It's very machine-dependent. My machine rebounds from flushing very quickly, so I start the shot within 5-10 seconds after the flush is done. If I wait much longer, it'll already be flash-boiling again. I like how Dan summarized it here.
HB wrote:Brew Temperature Management

Having written a number of reviews, I've come to recognize differing degrees of how heat exchanger-centric a particular espresso machine is. My shorthand for these distinctions are:
  • Dragon - key characteristics are lots of flash boiling, fast recovery, nearly zero thermal memory, and slowly rising brew temperature profile. Simply stated, after the cooling flush, the heat exchanger output is the brew temperature. Examples include the Elektra Semiautomatica, Gaggia Achille, and the Olympia Maximatic.

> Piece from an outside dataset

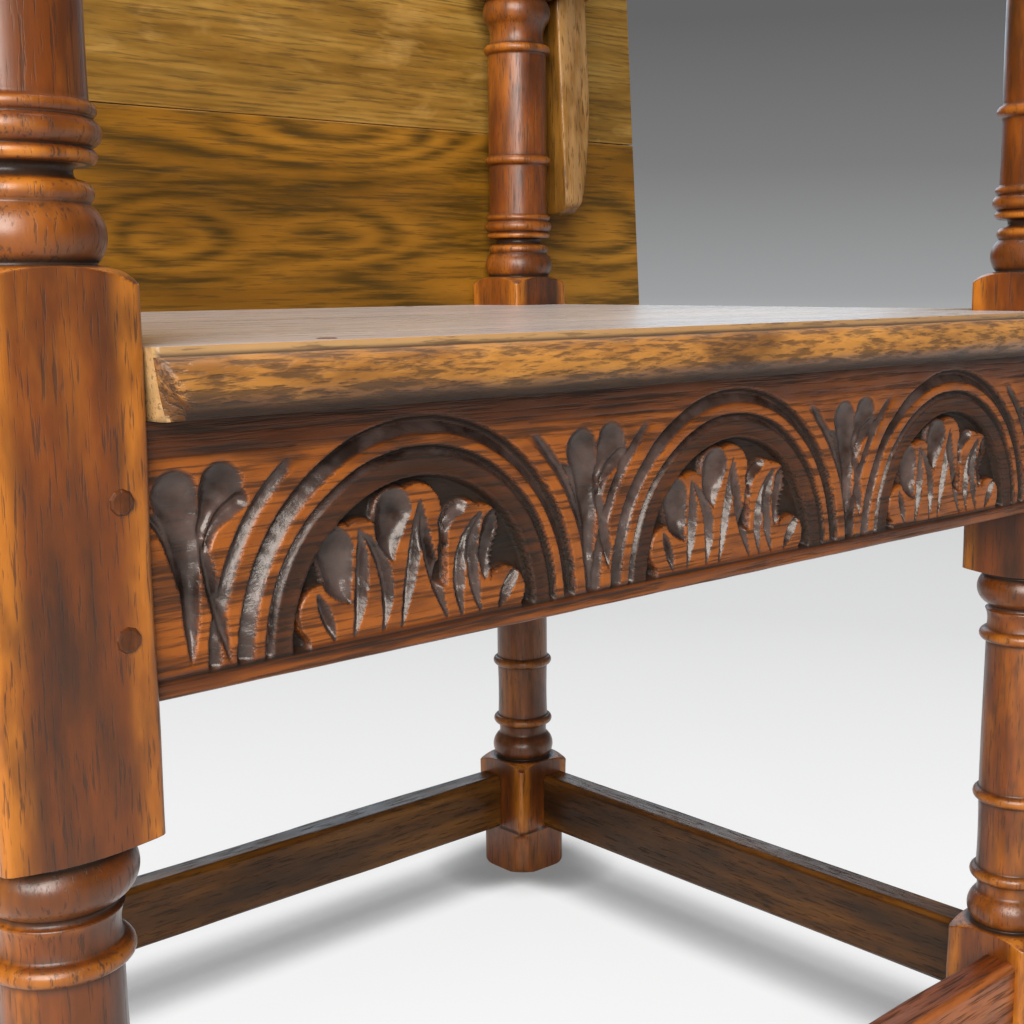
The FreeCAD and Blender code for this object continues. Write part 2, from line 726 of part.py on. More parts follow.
def make_bearer(side):
    sign = SIDES[side]
    body = new_body(f"{side}_bearer")
    points = []
    for item in bearer_outline():
        if isinstance(item[0], tuple):
            points.append(tuple((sign * x, z) for x, z in item))
        else:
            points.append((sign * item[0], item[1]))
    sketch = new_sketch(body, "FrontOutline", "XZ_Plane", closed_polyline(points))
    bind(sketch, "AttachmentOffset.Base.z", "0 - top_reach")
    pad = body.newObject("PartDesign::Pad", "Bar")
    pad.Profile = sketch
    bind(pad, "Length", "bearer_depth")
    sketch.Visibility = False
    front = size("top_reach") - size("bearer_depth")
    ends = (size("bearer_low"), size("bearer_high"))

    def at_front_end(point):
        return abs(point.y - front) < 0.01 and min(abs(point.z - end) for end in ends) < 0.01

    round_edges(body, "Noses", X_AXIS, "bearer_nose", at_front_end)
    middle_x = f"{sign} * (bearer_inner + bearer_tip / 2)"
    pivot_start = (f"{sign} * (bearer_inner - 1)", "0", "0")
    round_bar(body, "PivotHole", pivot_start, X_AXIS * sign, "bearer_thickness + 2",
              "pivot_radius + running_gap", cut=True)
    row = 0
    for number in range(BOARD_COUNT):
        for height in top_peg_heights(number):
            start = (middle_x, "top_reach - top_peg_depth", height)
            round_bar(body, f"PegHole{row}", start, Y_AXIS, "top_peg_depth + 1",
                      "peg_radius + joint_gap / 2", cut=True)
            row += 1
    lean(body)


def make_top_pegs():
    pegs = []
    for side in (-1, 1):
        for number in range(BOARD_COUNT):
            for height in top_peg_heights(number):
                start = (f"{side} * (bearer_inner + bearer_tip / 2)", "top_reach - top_peg_depth", height)
                pegs.append((start, Y_AXIS, "top_peg_depth + top_thickness", "peg_radius"))
    lean(peg_group("top_pegs", pegs))


def pivot_peg_outline():
    """Half section of a pivot peg, along its axis from the end in the post to the knob."""
    shank = size("pivot_radius")
    knob = size("knob_radius")
    face = size("bearer_inner") + size("bearer_thickness") + 2 * size("stop_gap")
    end = face + size("knob_length")
    start = size("base_width") / 2 - size("pivot_depth")
    collar = face + size("knob_length") * 0.3
    return [
        (start, 0),
        (start, shank - 1),
        (start + 1, shank),
        (face, shank),
        (face, knob * 0.8),
        (((face + collar) / 2, knob * 0.9), (collar, knob * 0.6)),
        ((collar + 0.45 * (end - collar), knob), (end, knob * 0.4)),
        (end, 0),
    ]


def make_pivot_peg(side):
    body = new_body(f"{side}_pivot_peg")
    sketch = new_sketch(body, "HalfSection", "XY_Plane", closed_polyline(pivot_peg_outline()))
    revolution = body.newObject("PartDesign::Revolution", "Turned")
    revolution.Profile = sketch
    revolution.ReferenceAxis = (sketch, ["H_Axis"])
    revolution.Angle = 360
    sketch.Visibility = False
    if side == "left":
        body.Placement.Rotation = Rotation(Z_AXIS, 180)
    place(body, "0", "post_line_y", "pivot_height")


def check_pieces():
    """Stop on a failed object, a bad shape or a cut that took nothing away."""
    for item in document.Objects:
        if "Invalid" in item.State or "Error" in item.State:
            raise RuntimeError(f"{item.Name} failed: {item.State}")
    for piece in pieces:
        if piece.Shape.isNull() or not piece.Shape.isValid():
            raise RuntimeError(f"{piece.Label} has a bad shape")
        if piece.TypeId != "PartDesign::Body":
            continue
        before = None
        for feature in piece.Group:
            if not feature.isDerivedFrom("PartDesign::Feature"):
                continue
            cuts = "Subtractive" in feature.TypeId or feature.TypeId.endswith(("Groove", "Pocket"))
            if cuts and feature.Shape.Volume >= before - 1:
                raise RuntimeError(f"{piece.Label}.{feature.Name} cut nothing")
            before = feature.Shape.Volume


def export_pieces():
    os.makedirs("parts", exist_ok=True)
    for piece in pieces:
        piece.Shape.exportStep(f"parts/{piece.Label}.step")
        print(f"{piece.Label}: {len(piece.Shape.Solids)} solid(s), {piece.Shape.Volume / 1000:.1f} cm3")


fill_sheet()
for end in ENDS:
    for side in SIDES:
        make_post(end, side)
make_seat_rail("front_apron", "X", -1)
make_seat_rail("rear_rail", "X", 1)
make_seat_rail("left_rail", "Y", -1)
make_seat_rail("right_rail", "Y", 1)
make_stretcher("front_stretcher", "X", -1)
make_stretcher("rear_stretcher", "X", 1)
make_stretcher("left_stretcher", "Y", -1)
make_stretcher("right_stretcher", "Y", 1)
make_joint_pegs()
make_seat()
for side in SIDES:
    make_arm(side)
for number in range(BOARD_COUNT):
    make_top_board(number)
for side in SIDES:
    make_bearer(side)
make_top_pegs()
for side in SIDES:
    make_pivot_peg(side)
document.recompute()
check_pieces()
export_pieces()
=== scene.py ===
import math

import bmesh
import bpy
import numpy as np
from mathutils import Matrix, Vector


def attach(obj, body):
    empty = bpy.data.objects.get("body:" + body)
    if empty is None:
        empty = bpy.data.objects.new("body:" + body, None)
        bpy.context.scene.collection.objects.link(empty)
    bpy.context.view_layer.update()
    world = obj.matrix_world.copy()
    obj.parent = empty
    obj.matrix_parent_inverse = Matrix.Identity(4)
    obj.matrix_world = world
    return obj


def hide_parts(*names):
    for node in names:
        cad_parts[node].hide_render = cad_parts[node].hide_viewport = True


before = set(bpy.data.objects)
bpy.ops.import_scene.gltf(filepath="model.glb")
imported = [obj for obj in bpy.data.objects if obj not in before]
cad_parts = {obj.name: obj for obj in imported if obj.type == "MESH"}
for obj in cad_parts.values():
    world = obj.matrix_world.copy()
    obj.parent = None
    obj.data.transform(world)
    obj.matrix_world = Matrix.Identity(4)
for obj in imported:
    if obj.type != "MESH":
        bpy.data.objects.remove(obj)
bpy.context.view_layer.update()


# The camera stands low in front of the left end of the bench, at the height of the seat,
# and looks across the apron to the rear right post.
MM = 0.001
camera_data = bpy.data.cameras.new("low_front_left")
camera_data.sensor_fit = "HORIZONTAL"
camera_data.sensor_width = 36
camera_data.lens = 51.49
camera_data.shift_x = -0.0273
camera_data.clip_start = 0.02
camera = bpy.data.objects.new("low_front_left", camera_data)
bpy.context.scene.collection.objects.link(camera)
turn_right = math.radians(42.67)
look_down = math.radians(9.01)
tilt = math.radians(-0.41)
heading = Matrix.Rotation(-turn_right, 4, "Z")
camera.matrix_world = (
    Matrix.Translation(Vector((-469.47, -630.81, 466.45)) * MM)
    @ heading
    @ Matrix.Rotation(math.radians(90) - look_down, 4, "X")
    @ Matrix.Rotation(tilt, 4, "Z")
)
bpy.context.scene.camera = camera


# The floor is a pale studio floor, and a round grey wall stands far behind it, darker towards
# its top. The wall is seen and reflected, but lets the light of the room through. The floor's seen
# glow carries a painted contact shadow under the stretchers and round the feet.
def paint(red, green, blue):
    """A colour as it is read off a paint card, made linear for the shader."""
    def linear(step):
        part = step / 255
        return part / 12.92 if part <= 0.04045 else ((part + 0.055) / 1.055) ** 2.4
    return (linear(red), linear(green), linear(blue), 1)


def grey(step):
    return paint(step, step, step)


class Nodes:
    def __init__(self, owner):
        owner.use_nodes = True
        self.tree = owner.node_tree

    def add(self, kind, sockets=None, **settings):
        node = self.tree.nodes.new(kind)
        for name, value in settings.items():
            setattr(node, name, value)
        for key, value in (sockets or {}).items():
            self.feed(node.inputs[key], value)
        return node

    def feed(self, socket, value):
        if isinstance(value, bpy.types.NodeSocket):
            self.tree.links.new(value, socket)
        else:
            socket.default_value = value

    def math(self, operation, first, second):
        return self.add("ShaderNodeMath", {0: first, 1: second}, operation=operation).outputs[0]

    def times(self, first, second):
        return self.math("MULTIPLY", first, second)

    def spread(self, value, low, high, start=0.0, end=1.0, kind="SMOOTHSTEP"):
        sockets = {0: value, 1: low, 2: high, 3: start, 4: end}
        return self.add("ShaderNodeMapRange", sockets, interpolation_type=kind).outputs[0]

    def mix(self, factor, first, second, kind="MIX"):
        sockets = {0: factor, 6: first, 7: second}
        return self.add("ShaderNodeMix", sockets, data_type="RGBA", blend_type=kind).outputs[2]

    def ramp(self, value, stops):
        node = self.add("ShaderNodeValToRGB", {0: value})
        elements = node.color_ramp.elements
        while len(elements) < len(stops):
            elements.new(0.5)
        for element, (place, colour) in zip(elements, stops):
            element.position = place
            element.color = colour
        return node.outputs[0]


def show(name, shape):
    mesh = bpy.data.meshes.new(name)
    shape.to_mesh(mesh)
    shape.free()
    shown = bpy.data.objects.new(name, mesh)
    bpy.context.scene.collection.objects.link(shown)
    return shown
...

    • Mixer - key characteristics are modest flush, medium to slow recovery, considerable thermal memory, and initial rising then falling brew profile. Unlike the Dragon, the Mixer's brew temperature isn't determined solely by the output of the heat exchanger. Other factors, such as cool water mixing via an heat exchanger injector, backflow from a thermosyphon, and the attenuating effect of a heavy grouphead temper the final brew temperature. Examples include HX E61 espresso machines like the Vibiemme Domobar Super and Quickmill Vetrano.
      • Agnostic - key characteristics are small, fixed volume flush or none at all, and long thermal memory. Careful tuning of a Mixer with tweaks in the design can produce an espresso machine that is heat exchanger in name only. Examples include the Cimbali Junior and Nuova Simonelli Aurelia.
      As the last entry suggests, these categories are not immutable. With minor modifications or boiler pressure adjustments coupled with barista techniques, an espresso machine that naturally fits in one category can morph into one of the other categories (e.g, Ian's HX Heaven or 1½ Boiler).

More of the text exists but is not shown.